Tilman Speer, international sales manager at Svendborg Brakes, a brand of Altra Industrial Motion Corporation, explains how to adopt smart controllers into braking systems for conveyors.

‘The ability to control the speed, acceleration and deceleration of conveyors is crucial to maximize material handling efficiency. In particular, it is extremely important to avoid abrupt start-ups, prevent conveyors from running backwards when travelling uphill or from rushing downhill under the influence of their load. Braking control is also necessary when operators need to halt conveyors or to avoid issues during power failures.

‘In these situations, the conveyor should not immediately come to a halt. Rather, the brakes should stop it in a gradual and controlled way to protect the powertrain from shock loads – a practice commonly referred to as ‘soft braking’. In this way, it is possible to avoid excessive tension on the conveyor belt and eliminate considerable stress to multiple pieces of equipment, such as rollers.

‘Conventional braking systems, while facilitating controlled stopping and holding, have seldom been able to effectively modulate speed in operation or operate autonomously. Therefore, it is important for operators to explore new technologies that can deliver more responsive and reliable solutions to allow them to maximize productivity and increase equipment service life.

‘In addition to the traditional considerations of brake specification, a modern system should be specified based on its ability to automatically modulate the braking force: regulating the conveyor’s speed, acceleration and deceleration. The most effective way to introduce soft braking is to equip the system with a control system based on a closed-loop feedback mechanism.

‘Closed-loop braking system controllers receive one or more reference signal from sensors associated with the conveyor, such as the conveyor’s torque, speed and/or pressure. The controllers compare the data received with pre-defined setpoints, the results of which trigger a proportional corrective change to adjust the motion of the conveyor accordingly.

‘The best way to manage the data and modulate the braking force involves the use of controllers based on proportional integral (PI) algorithms, such as the SOBO (Soft Braking Option) iQ solution from Svendborg Brakes. By combining proportional and integral responses, these controllers are able to handle the fast dynamics of the braking process in a highly efficient and reliable way.

‘First, the proportional response offers immediate action to address a major difference between sensor data and setpoint. For example, if the conveyor’s speed starts to rise significantly, exceeding the setpoint, PI controllers will need to promptly slow the conveyor by applying an elevated braking force.

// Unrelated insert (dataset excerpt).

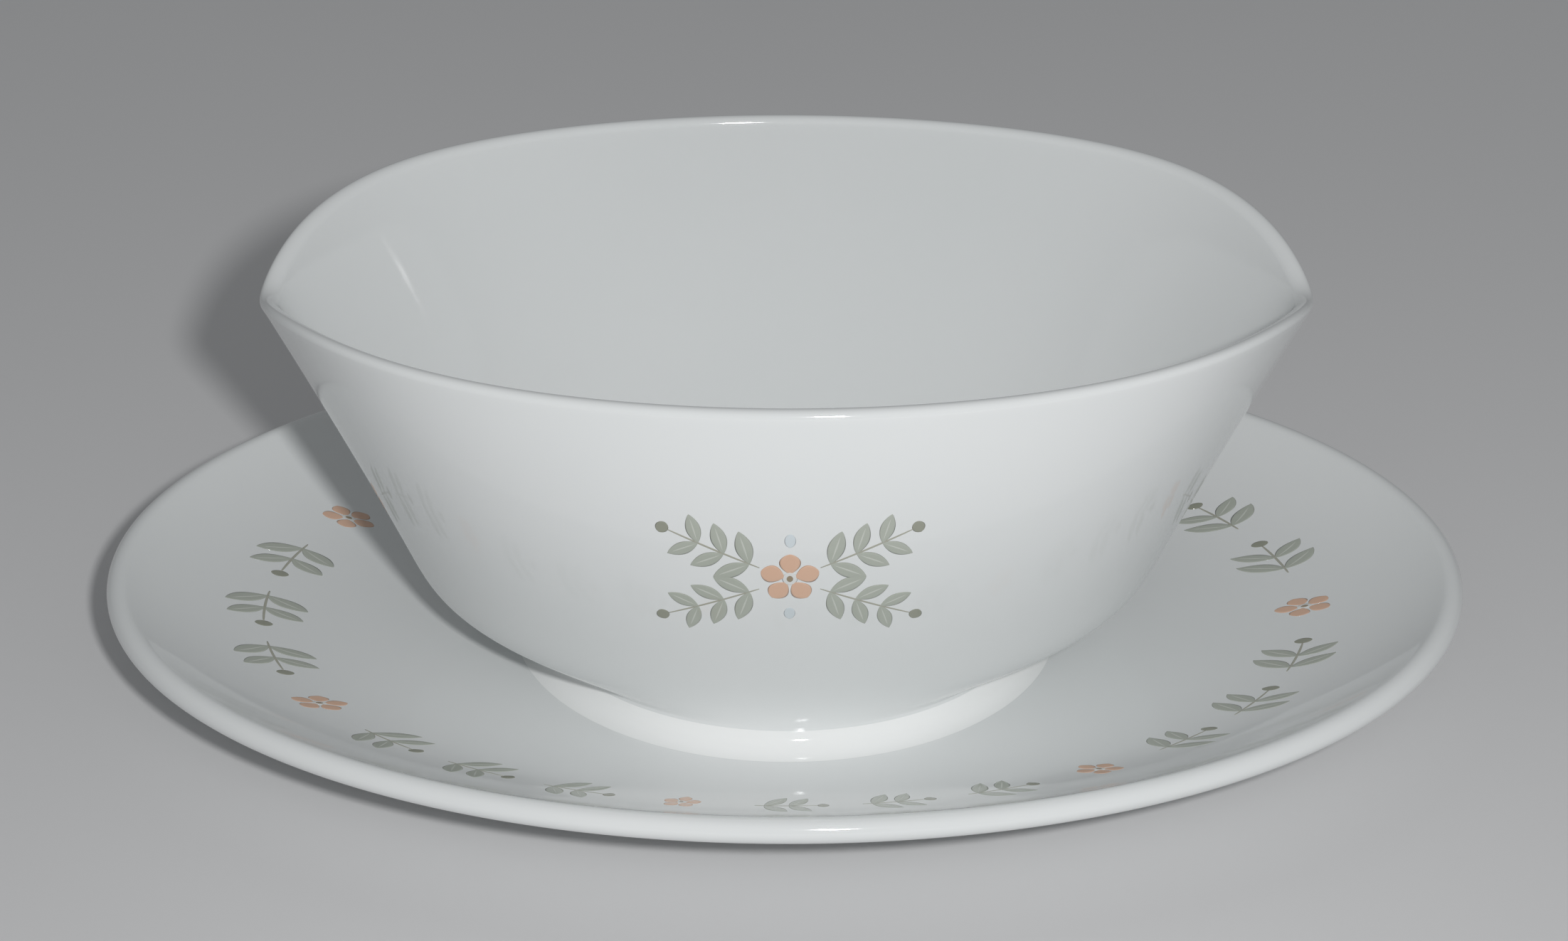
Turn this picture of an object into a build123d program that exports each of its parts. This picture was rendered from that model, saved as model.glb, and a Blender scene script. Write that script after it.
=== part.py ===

‘The proportional action responds quickly, addressing big fluctuations, but cannot get the setpoint and sensor data to precisely match. In fact, the proportional term alone would likely excessively reduce the speed as well as consume more energy.

‘This is why the secondary, integral response is needed. This conducts an averaging operation that filters out small oscillations by taking into account past and present deviations over time. As a result, the controller is able to stabilize the braking force and ensure a gentle stop.

‘Having chosen to utilize PI braking controllers, it is essential to fine-tune the proportional and integral terms, both individually and in relation to one another, to get the most suitable output and response: maximizing performance, productivity and efficiency. This task requires extensive knowledge on how conveyors should move in different situations. This insight can be gained by leveraging the power of Big Data.

‘In systems such as SOBO iQ, all the sensor data points obtained by the braking controllers are accessible and can be used by the operator. In this way, they are empowered to identify key patterns as well as having real-time remote monitoring capabilities to make on-the-fly adjustments when needed. As a result, the system helps operators to implement the Industrial Internet of Things (IIoT) within their facilities.

‘Moreover, Svendborg Brakes have a large installed base of SOBO iQ braking control systems on conveyors around the world. This experience has allowed the company to create a comprehensive and up-to-date data warehouse that can be accessed by the company’s global network of service technicians every time a new control system is installed or commissioned. Once SOBO iQ is set up and the algorithms adjusted, no subsequent fine-tuning is required.

‘By using such systems, operators can create and maintain highly productive, reliable and efficient conveying systems, despite the challenging and unstable operating conditions.’